## start

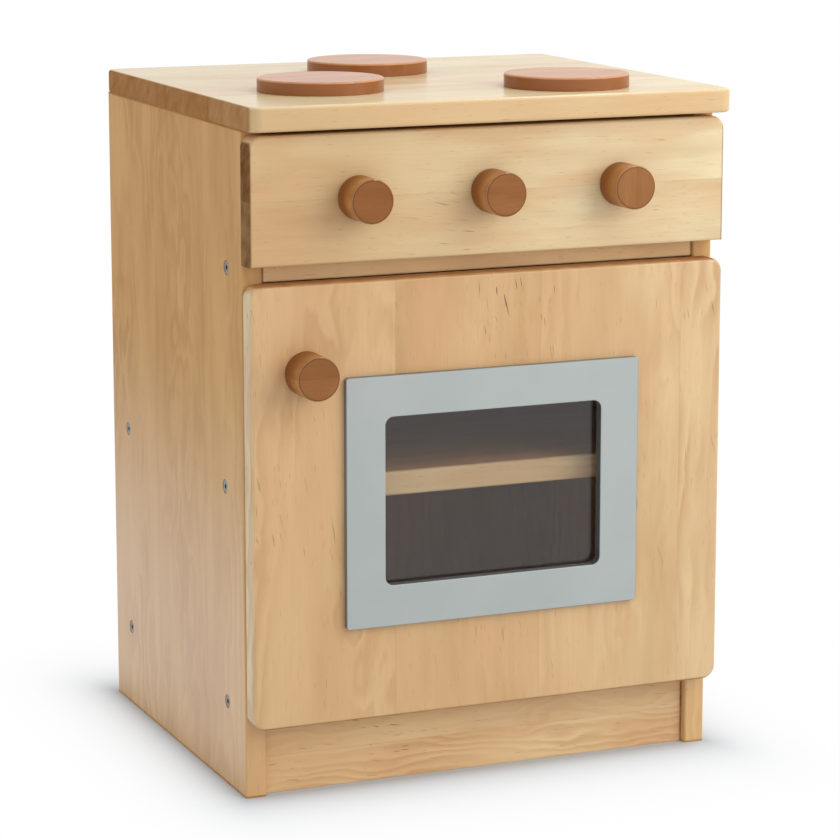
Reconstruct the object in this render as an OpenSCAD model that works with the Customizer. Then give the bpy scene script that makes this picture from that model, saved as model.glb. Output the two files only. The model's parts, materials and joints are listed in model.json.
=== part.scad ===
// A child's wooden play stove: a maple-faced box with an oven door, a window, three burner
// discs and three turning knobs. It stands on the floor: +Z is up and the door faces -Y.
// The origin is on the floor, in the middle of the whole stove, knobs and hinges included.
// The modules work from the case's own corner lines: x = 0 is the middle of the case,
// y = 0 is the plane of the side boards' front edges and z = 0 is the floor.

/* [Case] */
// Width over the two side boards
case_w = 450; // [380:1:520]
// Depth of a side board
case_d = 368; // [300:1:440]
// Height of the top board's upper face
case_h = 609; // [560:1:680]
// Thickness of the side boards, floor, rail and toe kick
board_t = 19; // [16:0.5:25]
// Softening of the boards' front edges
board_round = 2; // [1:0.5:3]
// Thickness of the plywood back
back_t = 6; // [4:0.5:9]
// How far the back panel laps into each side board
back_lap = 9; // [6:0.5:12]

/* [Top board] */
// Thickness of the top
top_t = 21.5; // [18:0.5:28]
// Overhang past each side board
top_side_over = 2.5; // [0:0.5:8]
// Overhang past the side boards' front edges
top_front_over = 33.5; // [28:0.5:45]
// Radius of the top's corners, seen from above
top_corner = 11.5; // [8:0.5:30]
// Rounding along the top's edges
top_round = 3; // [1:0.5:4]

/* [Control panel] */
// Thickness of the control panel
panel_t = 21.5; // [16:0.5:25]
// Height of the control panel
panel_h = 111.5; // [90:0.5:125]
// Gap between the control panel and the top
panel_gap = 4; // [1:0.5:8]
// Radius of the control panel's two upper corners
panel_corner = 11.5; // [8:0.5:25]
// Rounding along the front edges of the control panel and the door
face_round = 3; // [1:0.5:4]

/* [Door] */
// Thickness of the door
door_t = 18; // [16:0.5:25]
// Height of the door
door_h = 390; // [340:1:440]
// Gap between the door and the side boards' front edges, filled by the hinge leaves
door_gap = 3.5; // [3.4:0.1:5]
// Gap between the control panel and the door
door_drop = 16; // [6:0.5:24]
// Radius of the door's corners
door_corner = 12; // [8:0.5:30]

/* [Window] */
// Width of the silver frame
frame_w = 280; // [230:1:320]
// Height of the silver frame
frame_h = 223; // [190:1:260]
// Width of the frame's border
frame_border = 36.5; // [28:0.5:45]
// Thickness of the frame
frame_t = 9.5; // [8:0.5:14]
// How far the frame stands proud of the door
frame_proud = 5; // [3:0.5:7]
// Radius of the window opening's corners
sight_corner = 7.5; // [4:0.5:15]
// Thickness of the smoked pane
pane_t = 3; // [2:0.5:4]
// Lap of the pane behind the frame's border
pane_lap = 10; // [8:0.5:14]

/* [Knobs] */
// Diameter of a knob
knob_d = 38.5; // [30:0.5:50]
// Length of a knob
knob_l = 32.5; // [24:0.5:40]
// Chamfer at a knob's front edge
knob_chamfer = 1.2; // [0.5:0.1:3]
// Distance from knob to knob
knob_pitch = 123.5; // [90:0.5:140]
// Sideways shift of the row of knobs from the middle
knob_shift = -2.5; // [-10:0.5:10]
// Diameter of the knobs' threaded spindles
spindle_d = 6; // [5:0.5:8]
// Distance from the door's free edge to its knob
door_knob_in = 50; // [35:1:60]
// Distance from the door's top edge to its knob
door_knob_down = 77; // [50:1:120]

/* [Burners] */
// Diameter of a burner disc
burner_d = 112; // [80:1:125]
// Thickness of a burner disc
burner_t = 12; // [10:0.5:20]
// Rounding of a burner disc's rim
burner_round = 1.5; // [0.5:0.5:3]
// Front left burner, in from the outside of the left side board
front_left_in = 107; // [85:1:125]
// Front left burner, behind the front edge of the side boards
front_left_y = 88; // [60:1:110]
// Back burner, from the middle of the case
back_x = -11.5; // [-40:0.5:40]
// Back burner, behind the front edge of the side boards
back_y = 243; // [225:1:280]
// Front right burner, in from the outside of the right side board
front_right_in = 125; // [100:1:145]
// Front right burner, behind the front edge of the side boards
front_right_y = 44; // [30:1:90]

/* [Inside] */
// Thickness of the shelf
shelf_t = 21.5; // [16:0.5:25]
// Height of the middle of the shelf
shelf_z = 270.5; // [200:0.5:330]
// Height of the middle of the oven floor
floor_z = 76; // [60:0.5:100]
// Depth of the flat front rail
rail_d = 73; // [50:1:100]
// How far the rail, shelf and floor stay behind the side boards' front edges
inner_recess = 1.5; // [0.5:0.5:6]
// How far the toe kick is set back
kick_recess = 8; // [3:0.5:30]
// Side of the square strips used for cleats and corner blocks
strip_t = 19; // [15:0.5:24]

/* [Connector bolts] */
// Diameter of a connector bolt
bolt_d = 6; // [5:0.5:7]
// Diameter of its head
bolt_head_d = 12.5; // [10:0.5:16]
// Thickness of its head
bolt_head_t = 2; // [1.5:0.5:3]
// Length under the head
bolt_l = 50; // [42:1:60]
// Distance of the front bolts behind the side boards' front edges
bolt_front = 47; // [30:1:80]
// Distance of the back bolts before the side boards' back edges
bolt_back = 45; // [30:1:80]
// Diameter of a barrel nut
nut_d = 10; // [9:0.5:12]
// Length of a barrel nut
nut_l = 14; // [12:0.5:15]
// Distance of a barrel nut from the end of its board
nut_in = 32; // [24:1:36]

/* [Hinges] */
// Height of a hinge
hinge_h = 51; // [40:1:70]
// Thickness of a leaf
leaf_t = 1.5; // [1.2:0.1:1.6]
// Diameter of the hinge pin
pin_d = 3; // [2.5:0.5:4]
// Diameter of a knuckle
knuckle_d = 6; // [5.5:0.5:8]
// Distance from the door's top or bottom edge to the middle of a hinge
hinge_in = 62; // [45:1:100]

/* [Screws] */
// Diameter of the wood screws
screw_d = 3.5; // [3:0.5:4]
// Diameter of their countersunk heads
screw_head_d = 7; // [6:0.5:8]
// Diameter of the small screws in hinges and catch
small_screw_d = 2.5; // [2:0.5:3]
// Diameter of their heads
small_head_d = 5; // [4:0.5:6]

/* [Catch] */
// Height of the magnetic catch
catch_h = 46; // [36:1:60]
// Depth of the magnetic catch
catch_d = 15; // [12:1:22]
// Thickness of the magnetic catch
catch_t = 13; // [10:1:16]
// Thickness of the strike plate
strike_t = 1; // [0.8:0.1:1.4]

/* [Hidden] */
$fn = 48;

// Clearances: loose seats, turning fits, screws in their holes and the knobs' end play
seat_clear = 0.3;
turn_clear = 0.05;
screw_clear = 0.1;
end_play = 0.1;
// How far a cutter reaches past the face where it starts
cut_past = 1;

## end

— GOAL —
Print exactly, and only, the lines beginning at the top of the listing and ending at the line with "top_round = 3; // [1:0.5:4]".

— FINAL RESULT —
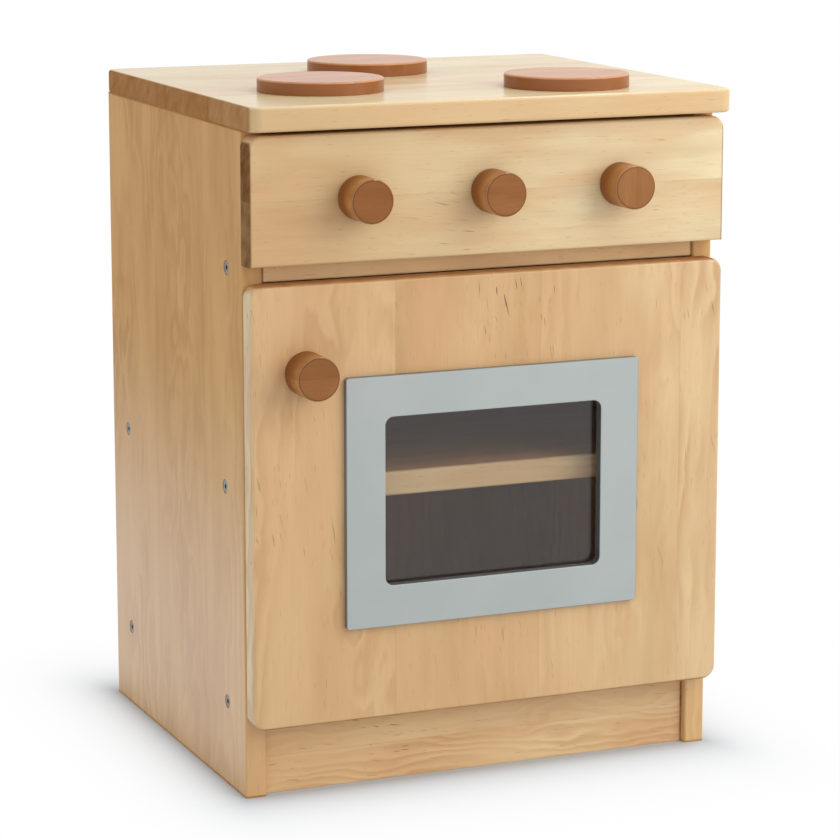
Reconstruct the object in this render as an OpenSCAD model that works with the Customizer. Then give the bpy scene script that makes this picture from that model, saved as model.glb. Output the two files only. The model's parts, materials and joints are listed in model.json.
=== part.scad ===
// A child's wooden play stove: a maple-faced box with an oven door, a window, three burner
// discs and three turning knobs. It stands on the floor: +Z is up and the door faces -Y.
// The origin is on the floor, in the middle of the whole stove, knobs and hinges included.
// The modules work from the case's own corner lines: x = 0 is the middle of the case,
// y = 0 is the plane of the side boards' front edges and z = 0 is the floor.

/* [Case] */
// Width over the two side boards
case_w = 450; // [380:1:520]
// Depth of a side board
case_d = 368; // [300:1:440]
// Height of the top board's upper face
case_h = 609; // [560:1:680]
// Thickness of the side boards, floor, rail and toe kick
board_t = 19; // [16:0.5:25]
// Softening of the boards' front edges
board_round = 2; // [1:0.5:3]
// Thickness of the plywood back
back_t = 6; // [4:0.5:9]
// How far the back panel laps into each side board
back_lap = 9; // [6:0.5:12]

/* [Top board] */
// Thickness of the top
top_t = 21.5; // [18:0.5:28]
// Overhang past each side board
top_side_over = 2.5; // [0:0.5:8]
// Overhang past the side boards' front edges
top_front_over = 33.5; // [28:0.5:45]
// Radius of the top's corners, seen from above
top_corner = 11.5; // [8:0.5:30]
// Rounding along the top's edges
top_round = 3; // [1:0.5:4]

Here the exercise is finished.